Max Weber telah lama memperingatkan bahaya dari kharisma yang tidak rasional. Pemimpin yang dipuja karena simbol, bukan karena sistem, akan membentuk kekuasaan yang lebih banyak didasarkan pada citra ketimbang kinerja. Pemimpin semacam itu mengandalkan kepercayaan irasional publik, dan dalam waktu yang panjang bisa berubah menjadi kultus. Ketika miskin menjadi simbol utama kepemimpinan, maka kita sedang membuka pintu bagi lahirnya sistem yang tidak mengutamakan kompetensi, melainkan dramatisasi moral.

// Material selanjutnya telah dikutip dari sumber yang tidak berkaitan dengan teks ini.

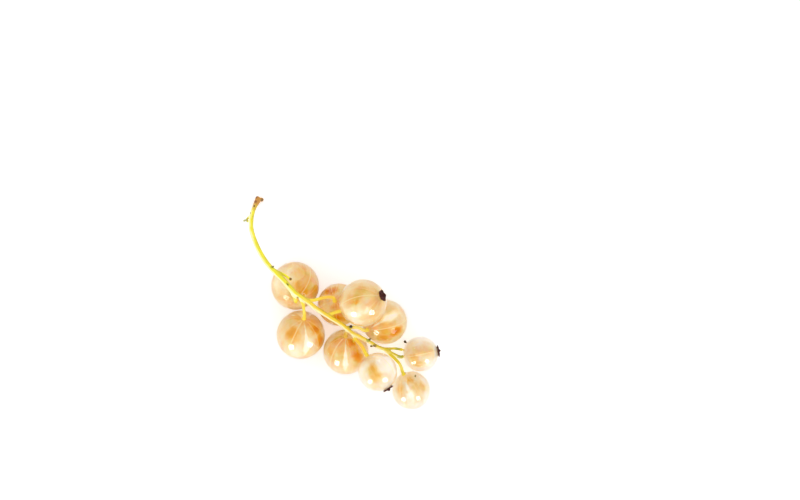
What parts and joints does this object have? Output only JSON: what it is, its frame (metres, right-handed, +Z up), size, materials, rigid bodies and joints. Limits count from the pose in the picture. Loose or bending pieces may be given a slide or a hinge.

Dalam cerita-cerita sufi, kita mengenal kisah Nabi Sulaiman yang kaya raya, namun dipuji karena keadilannya. Ia memerintah bukan dari kefakiran, melainkan dari kelimpahan yang dikelola dengan hikmah. Di sisi lain, legenda Jawa mengenal Prabu Jayabaya yang hidup sederhana tapi dihormati karena ramalan dan kepandaiannya menafsirkan zaman. Kedua kisah ini mengajarkan satu hal yang sama: kebijaksanaan tak berpangkal pada banyak atau sedikit harta, melainkan pada cara memerintah dan keberpihakan pada yang lemah.

Kita sering keliru dalam memahami relasi antara harta dan kepemimpinan. Seorang pemimpin bisa saja kaya namun jujur, bisa pula miskin namun culas. Laporan kekayaan harus dibaca bukan sebagai puisi, tapi sebagai dokumen legal: ia penting sebagai alat kontrol, bukan sebagai altar pemujaan. Dalam konteks itu, ketepatan data, transparansi sumber harta, dan konsistensi gaya hidup jauh lebih penting daripada angka absolut yang tertera.

Di negeri ini, pemimpin yang “miskin” bisa hidup mewah karena fasilitas negara, kendaraan dinas, rumah dinas, hingga tunjangan representasi. Maka kemiskinan personal tak berarti ia tak menikmati kemewahan jabatan. Bahkan, bisa jadi angka minus dalam LHKPN justru menutupi gaya hidup mewah yang tidak sebanding dengan gaji resminya. Inilah jebakan simbol yang tak disadari banyak orang: bahwa kesan tak selalu mencerminkan kenyataan.

Dari sudut pandang masyarakat, penting untuk tidak terjebak dalam kultus kesederhanaan. Yang perlu dituntut bukan hanya berapa kekayaan pemimpin, tapi bagaimana ia mengelola kekuasaan. Apakah anggaran daerah dikelola untuk rakyat, atau untuk konsultan politik? Apakah program pembangunan menyentuh petani dan nelayan, atau hanya memperindah wajah kota? Apakah ia menolak suap, atau sekadar pandai menyembunyikannya?

Kemiskinan pemimpin, seperti juga kekayaannya, hanya berarti sejauh itu bisa diuji oleh kebenaran praktik. Kita tak bisa menyimpulkan integritas dari saldo rekening. Kita perlu menilai dari sikap dalam menghadapi konflik kepentingan, ketegasan melawan penyimpangan, serta transparansi dalam pengambilan keputusan.

Di titik inilah, masyarakat perlu membangun cara pandang baru: bahwa pemimpin bukan dikagumi karena miskin, melainkan diuji karena amanah. Kejujuran tidak terletak pada angka, tetapi pada proses. Keadilan tidak bersumber dari kekosongan harta, melainkan dari keberanian berpihak pada yang tersingkir.

Dan pada akhirnya, pemimpin bukanlah biksu yang hidup dalam pertapaan. Ia adalah pengelola kekuasaan yang harus bertanggung jawab atas sumber daya bersama. Maka kepercayaan publik tidak boleh dibangun di atas mitos, melainkan di atas mekanisme yang bisa diuji dan dipertanggungjawabkan.

Pemimpin yang miskin boleh dikagumi, tapi hanya bila kemiskinan itu bukan topeng. Sebab dalam sejarah, tak sedikit pemimpin yang tampak suci dari luar, namun menyimpan labirin gelap di dalam birokrasi dan lingkar kekuasaannya. Dan kita, masyarakat yang kritis, seharusnya tidak berhenti pada angka. Kita harus terus bertanya, dan tidak gampang bertepuk tangan.